Islands of Silence is the story of the young Alec Marquand, who in the summer of 1914 has just graduated from college with a degree in archaeology. He has been hired by the lord of a remote country estate in the Scottish Highlands to survey the ancient Stone Age brochs that lie on his property.
Once there Alec comes upon a small island which is called Eilean Tosdach--the Island of Silence. What Alec discovers on that island changes him forever. And just as Alec makes his amazing find, he is shipped off to war . . . a war he does not want to fight, but one in which he ends up as a medic aboard a ship ready to storm the beaches of Gallipoli.
A brilliantly crafted novel in the tradition of All's Quiet on the Western Front and The Ghost Road, Islands of Silence is a tour through one man's hell in search of a path for redemption.
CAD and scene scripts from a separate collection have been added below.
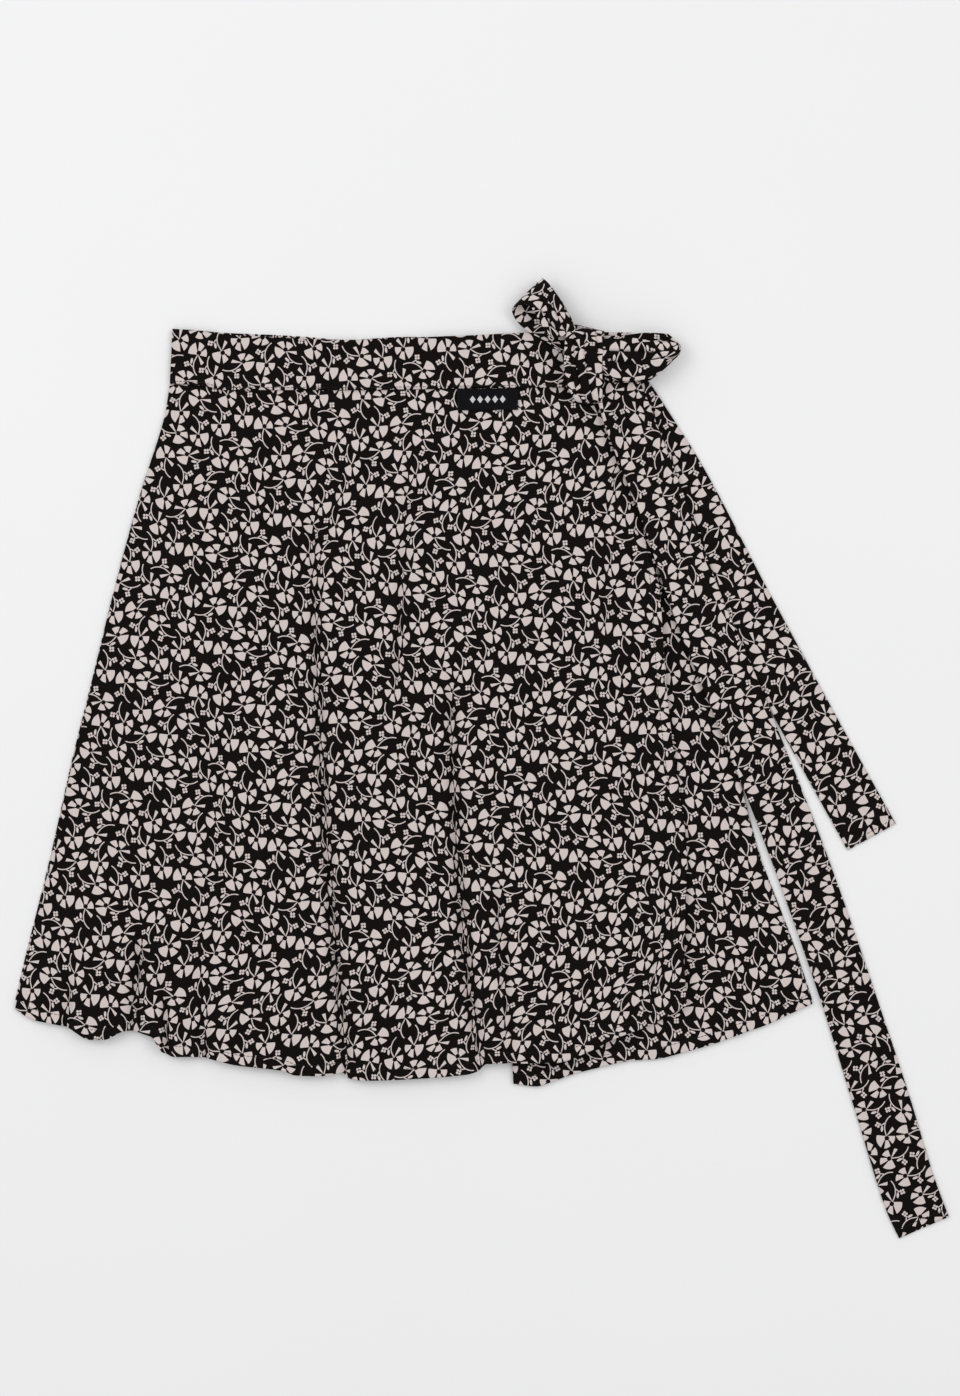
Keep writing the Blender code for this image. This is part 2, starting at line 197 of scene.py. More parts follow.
# ---- Where on the printed cloth each piece is cut ----

BACK_FROM = (0.057, 0.029)
UNDER_FROM = (0.131, 0.043)
BAND_BACK_FROM = (0.02, 0.37)
BAND_UNDER_FROM = (0.08, 0.33)
BAND_FRONT_FROM = (0.05, 0.41)
SHORT_TIE_FROM = (0.013, 0.008)
LONG_TIE_FROM = (0.111, 0.047)
UPPER_LOOP_FROM = (0.07, 0.012)
SIDE_LOOP_FROM = (0.03, 0.061)
KNOT_FROM = (0.15, 0.09)

# ---- The tie ends, from the knot to the end ----

Strip = namedtuple("Strip", "along x y width")
SHORT_TIE = [
    Strip(0.000, 0.105, 0.289, 0.0400),
    Strip(0.085, 0.123, 0.261, 0.0425),
    Strip(0.220, 0.152, 0.215, 0.0425),
    Strip(0.480, 0.201, 0.122, 0.0425),
    Strip(0.790, 0.260, 0.013, 0.0425),
    Strip(1.000, 0.3015, -0.062, 0.0425),
]
LONG_TIE = [
    Strip(0.000, 0.102, 0.293, 0.034),
    Strip(0.050, 0.1135, 0.260, 0.038),
    Strip(0.160, 0.1415, 0.1875, 0.038),
    Strip(0.265, 0.166, 0.1185, 0.040),
    Strip(0.390, 0.200, 0.0365, 0.042),
    Strip(0.570, 0.246, -0.080, 0.042),
    Strip(0.735, 0.284, -0.1885, 0.042),
    Strip(0.850, 0.309, -0.266, 0.0435),
    Strip(0.965, 0.333, -0.343, 0.0435),
    Strip(1.000, 0.342, -0.3645, 0.042),
]
SHORT_TIE_LENGTH = 0.402
LONG_TIE_LENGTH = 0.700
TIE_WIDTH = 0.0435
TIE_STEP_FROM = 0.28      # where a tie goes down from the front to the under wrap's height
TIE_STEP_RUN = 0.15
TIE_FALL = 0.020          # distance past the skirt's side over which it falls to the ground
LONG_TIE_LIFTED = 0.37    # share of the long tie that lies over the short one
LONG_TIE_LANDS = 0.46
TIE_HEADING_STEP = 0.02   # share of a tie over which its direction is taken

Pleats = namedtuple("Pleats", "count shift height fade_start fade_end")
SHORT_TIE_PLEATS = Pleats(1.5, 0.1, 0.0010, 0.010, 0.060)
LONG_TIE_PLEATS = Pleats(2.0, 0.35, 0.0034, 0.020, 0.110)
KNOT_PRESSES = 0.022      # length over which the pleats rise beside the knot

# ---- The label ----

LABEL_WIDTH = 0.047
LABEL_HEIGHT = 0.0165
LABEL_CENTRE = (0.004, 0.2765)
LABEL_TILT = math.radians(0.6)
LABEL_MARKS = 5           # small diamonds in a row
LABEL_MARK_PITCH = 0.0058
LABEL_MARK_HALF = 0.0029  # half a diamond's height
LABEL_MARK_SLOPE = 1.3    # its height to its width
LABEL_RIB_ACROSS = 0.00042
LABEL_RIB_ALONG = 0.00036

# ---- Stitching: where a row runs, as a share of its piece ----

FREE_EDGE_STITCH = 0.985
WAIST_STITCH = 0.955
LABEL_STITCH = 0.02
TIE_END_STITCH = 0.99

# ---- The print: one sprig a cell, in a block of cells that repeats ----

CELL_MM = 19.8
BLOCK = 4                 # cells along each side of the repeating block
STAGGER = 0.5             # how far each second row of cells is shifted, in cells
PRINT_TURN = math.radians(16.5)      # the print's rows run askew
NUDGE_MM = 5.0            # the most a sprig stands off its cell's middle
SPRIG_CLEAR_MM = 1.5      # the clear ground wanted between two sprigs
PRINT_SEED = 56
PRINT_ROUNDS = 34         # how often every sprig is moved, and the places tried each time
PRINT_TRIALS = 26

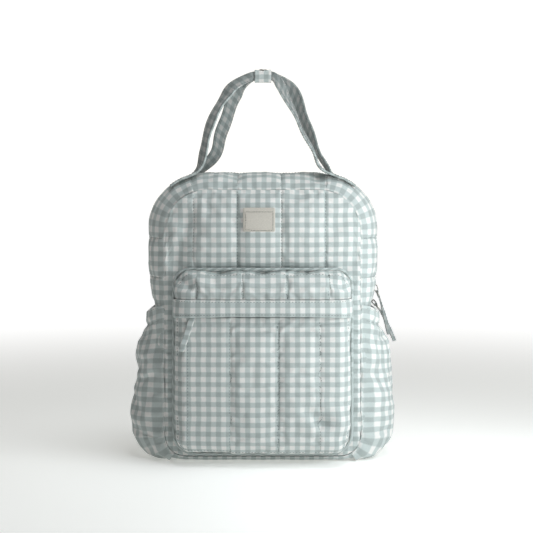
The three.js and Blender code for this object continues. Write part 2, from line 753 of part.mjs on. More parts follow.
function slider() {
  const body = new THREE.BoxGeometry(sliderLength, sliderThick, sliderWidth);
  body.translate(0, sliderThick / 2, 0);
  const radius = lugEye + lugWall;
  const shape = new THREE.Shape();
  shape.absarc(0, eyeHeight, radius, 0, Math.PI);
  shape.lineTo(-radius, sliderThick / 2);
  shape.lineTo(radius, sliderThick / 2);
  shape.holes.push(roundHole(eyeHeight, lugEye));
  const lug = new THREE.ExtrudeGeometry(shape, { depth: lugWidth, bevelEnabled: false, curveSegments: 8 });
  lug.translate(0, 0, -lugWidth / 2);
  return joined(body, lug);
}

// A pull: a loop round the ring and a doubled tail that turns from one heading to another as it falls.
function pull(length, fromHeading, toHeading) {
  const sag = ringRadius - Math.sqrt(ringRadius ** 2 - (pullNeck / 2) ** 2);
  const inner = ringWire + sag + 2 * seamGap;
  const outer = inner + pullPly;
  const steps = 8;
  const left = [];
  const right = [];
  const start = Math.asin(pullPly / outer);
  const here = new THREE.Vector2(Math.sin(degToRad(fromHeading)), -Math.cos(degToRad(fromHeading)));
  here.multiplyScalar(outer * Math.cos(start));
  for (let k = 0; k <= steps; k += 1) {
    const heading = degToRad(lerp(toHeading, fromHeading, (1 - k / steps) ** 2));
    const run = new THREE.Vector2(Math.sin(heading), -Math.cos(heading));
    const side = new THREE.Vector2(-run.y, run.x).multiplyScalar(pullPly);
    left.push(here.clone().sub(side));
    right.push(here.clone().add(side));
    here.addScaledVector(run, length / steps);
  }
  const down = degToRad(fromHeading) - Math.PI / 2;
  const shape = new THREE.Shape(left);
  for (const point of right.reverse()) shape.lineTo(point.x, point.y);
  shape.absarc(0, 0, outer, down + start, down + 2 * Math.PI - start);
  shape.holes.push(roundHole(0, inner));
  const geometry = new THREE.ExtrudeGeometry(shape, { depth: 1, bevelEnabled: false, curveSegments: 8 });
  const corner = geometry.getAttribute("position");
  for (let i = 0; i < corner.count; i += 1) {
    const fall = Math.hypot(corner.getX(i), corner.getY(i)) / outer;
    const width = lerp(pullNeck, pullWidth, smoothstep(fall, 1.2, 5));
    corner.setZ(i, (corner.getZ(i) - 0.5) * width);
  }
  geometry.computeVertexNormals();
  return geometry;
}

const lowerSlider = zipFoot + sliderPark;
const zipPlaces = [
  { name: "upper", above: sliderPitch, round: 16, hang: 16, length: pullLength, from: 36, to: 7 },
  { name: "lower", above: 0, round: 4, hang: 42, length: shortPullLength, from: 50, to: 6 },
];

for (const { name, above, round, hang, length, from, to } of zipPlaces) {
  const height = lowerSlider + above;
  const y = (frontAt(height) + backAt(height)) / 2;
  const teethFace = (z, out) => gussetInner(z, out, 0.5) + seamThick / 2 + tapeThick + teethRise;
  const faceAt = (z) => bodyHalfWidth + sideOffset(z, 0.5, teethFace);
  const [low, high] = [faceAt(height - sliderLength / 2), faceAt(height + sliderLength / 2)];
  const tilt = Math.atan2(high - low, sliderLength);
  const seat = new THREE.Group();
  seat.position.set(Math.max((low + high) / 2, faceAt(height)) + seamGap, y, height);
  seat.rotation.y = tilt;
  const zipSlider = new THREE.Mesh(slider(), darkMetal);
  zipSlider.name = `zip_slider_${name}`;
  zipSlider.quaternion.setFromRotationMatrix(new THREE.Matrix4().makeBasis(upward, rightward, backward));
  seat.add(zipSlider);
  backpack.add(seat);

  const eye = rightward.clone().multiplyScalar(eyeHeight).applyAxisAngle(backward, tilt).add(seat.position);
  const down = new THREE.Vector3(Math.sin(degToRad(hang)), 0, -Math.cos(degToRad(hang)));
  const ringShape = new THREE.TorusGeometry(ringRadius, ringWire, 6, round);
  if (round === 4) ringShape.rotateZ(Math.PI / 4);
  const reach = round === 4 ? ringRadius * Math.SQRT1_2 : ringRadius;
  const ring = addPiece(`zip_ring_${name}`, ringShape, darkMetal);
  ring.position.copy(eye).addScaledVector(down, reach);
  const across = backward.clone().cross(down);
  ring.quaternion.setFromRotationMatrix(new THREE.Matrix4().makeBasis(backward, down, across));

  const pullTab = addPiece(`zip_pull_${name}`, pull(length, from, to), clothTab);
  pullTab.position.copy(eye).addScaledVector(down, 2 * reach);
  pullTab.rotation.x = Math.PI / 2;
}

// Shoulder straps: each leaves the back near its top, arches away from it and ends in webbing
const strapTop = bodyTop - strapTopDrop;
const strapShares = [-0.5, -0.25, 0, 0.25, 0.5];
const backProud = (x, z, width) => Math.max(...strapShares.map((k) => backFace(x + k * width, z)));

function shoulderStrap(side) {
  const cells = 4;
  const steps = 14;
  const x = side * strapSpread;
  const from = new THREE.Vector3(x, backProud(x, strapTop, strapWidth) + seamGap, strapTop);
  const to = new THREE.Vector3(x * strapSplay, backProud(x, strapFoot, strapWidth) + strapArch * 0.3, strapFoot);
  const arch = new THREE.CatmullRomCurve3([
    from,
    new THREE.Vector3(x, from.y + strapArch * 0.25, lerp(strapTop, strapFoot, 0.1)),
    new THREE.Vector3(x * 1.02, from.y + strapArch * 0.9, lerp(strapTop, strapFoot, 0.34)),
    new THREE.Vector3(x * 1.06, from.y + strapArch * 0.95, lerp(strapTop, strapFoot, 0.62)),
    to,
  ]);
  return bentBox(cells, steps, (along, across, through) => {
    const share = 1 - across;
    const point = arch.getPoint(share);
    const run = arch.getTangent(share);
    const normal = new THREE.Vector3(0, -run.z, run.y).normalize();
    const round = Math.min(1, 0.75 + share * 2) * Math.min(1, 0.75 + (1 - share) * 2);
    const crown = strapThick * (0.5 + 0.5 * dome(along, 2.6));
    point.x += (0.5 - along) * strapWidth * round;
    return point.addScaledVector(normal, through * crown);
  });
}

function strapWebbing(side) {
  const steps = 8;
  const footX = side * webbingSpread;
  const headX = side * strapSpread * strapSplay;
  const headY = backProud(side * strapSpread, strapFoot, strapWidth) + strapArch * 0.3 + strapThick / 2;
  const footY = backProud(footX, webbingFoot, webbingWidth) + seamGap;
  return bentBox(1, steps, (along, across, through) => {
    const share = 1 - across;
    const z = lerp(strapFoot - webbingHem, webbingFoot, share);
    const x = lerp(headX, footX, smoothstep(share, 0, 1));
    const seatShare = clamp((z - webbingFoot) / webbingSeat, 0, 1);
    const proud = backProud(x, z, webbingWidth) + seamGap;
    const y = Math.max(proud, lerp(footY, headY, smoothstep(seatShare * 0.5 + (1 - share) * 0.5, 0.2, 1)));
    const wide = 0.5 - along;
    return new THREE.Vector3(x + wide * webbingWidth, y + webbingThick * through, z);
  });
}

for (const [name, side] of [["left", -1], ["right", 1]]) {
  addPiece(`shoulder_strap_${name}`, shoulderStrap(side), sewnFabric);
  addPiece(`webbing_${name}`, strapWebbing(side), webbing);
}

// The origin is in the middle of the base.
const overall = new THREE.Box3().setFromObject(backpack);
const middle = overall.getCenter(new THREE.Vector3());
backpack.position.set(-middle.x, -middle.y, -overall.min.z);

export default backpack;
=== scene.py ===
import math
from itertools import product

import bmesh
import bpy
from mathutils import Matrix, Vector, noise
from mathutils.bvhtree import BVHTree


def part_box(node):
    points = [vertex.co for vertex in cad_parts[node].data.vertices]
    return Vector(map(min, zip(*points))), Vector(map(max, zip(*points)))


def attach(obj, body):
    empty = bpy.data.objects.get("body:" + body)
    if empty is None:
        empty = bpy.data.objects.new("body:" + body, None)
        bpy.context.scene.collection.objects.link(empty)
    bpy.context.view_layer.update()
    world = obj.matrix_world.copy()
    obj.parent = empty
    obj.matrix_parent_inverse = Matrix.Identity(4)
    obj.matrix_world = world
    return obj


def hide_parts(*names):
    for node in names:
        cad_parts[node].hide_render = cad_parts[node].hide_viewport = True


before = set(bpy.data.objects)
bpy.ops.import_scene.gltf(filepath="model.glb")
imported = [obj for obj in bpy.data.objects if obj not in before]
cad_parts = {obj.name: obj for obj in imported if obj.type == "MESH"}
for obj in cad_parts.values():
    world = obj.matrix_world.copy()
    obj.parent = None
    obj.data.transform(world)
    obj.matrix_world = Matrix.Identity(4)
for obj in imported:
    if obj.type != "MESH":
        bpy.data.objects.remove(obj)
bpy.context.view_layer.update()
scene = bpy.context.scene
scene.view_settings.view_transform = "Standard"
print("frame loaded:", len(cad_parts), "nodes")


# Small maths

def lerp(a, b, t):
    return a + (b - a) * t


def clamp(x, low=0.0, high=1.0):
    return max(low, min(high, x))


def smooth(x, low, high):
    t = clamp((x - low) / (high - low))
    return t * t * (3 - 2 * t)


def dome(share, power):
    return 1 - abs(2 * clamp(share) - 1) ** power


def spaced(stops, step):
    out = [stops[0]]
    for a, b in zip(stops, stops[1:]):
        count = max(1, round(abs(b - a) / step))
        out += [lerp(a, b, k / count) for k in range(1, count + 1)]
    return out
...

Booth (Industry of Souls; Hiroshima Joe; etc.) offers a dreamy allegory of lost innocence in this novel about a young British archeologist who loses a chance at love when he's forced to serve in WWI. Alec Marquand is an old man, lying dying in a hospital; he barely moves and has not spoken a word in years, but his vivid memories are full of passion, intrigue and confrontation. He begins his career mapping Stone Age "brochs" on a remote Scottish island. There, he encounters a beautiful, otherworldly young woman, part mystical vision, part flesh and blood. Marquand is entranced by her innocence she seems oddly brazen and unashamed of her nakedness. Though she doesn't speak and he knows nothing about her, they develop a sort of rapport, and she allows him to sketch her. Their unorthodox relationship is interrupted by his stepfather, a former colonel, who offers the young man a commission as the war with Germany approaches. Marquand refuses the commission, and the colonel has him imprisoned for refusing to serve. After doing time, Marquand endures a grueling tour of duty as a military medic. When he returns to the island, he catches only one more glimpse of the woman before she vanishes forever. Booth is a skilled storyteller, especially in the early chapters, when he brings Marquand's ghostly would-be lover to life. Marquand's effort to warm himself decades later with the memory of the unconsummated affair while trying to forget the horrors of war is moving as well. Not everyone will appreciate the mystical conceit, but readers who do will find this a solidly written, engaging tale.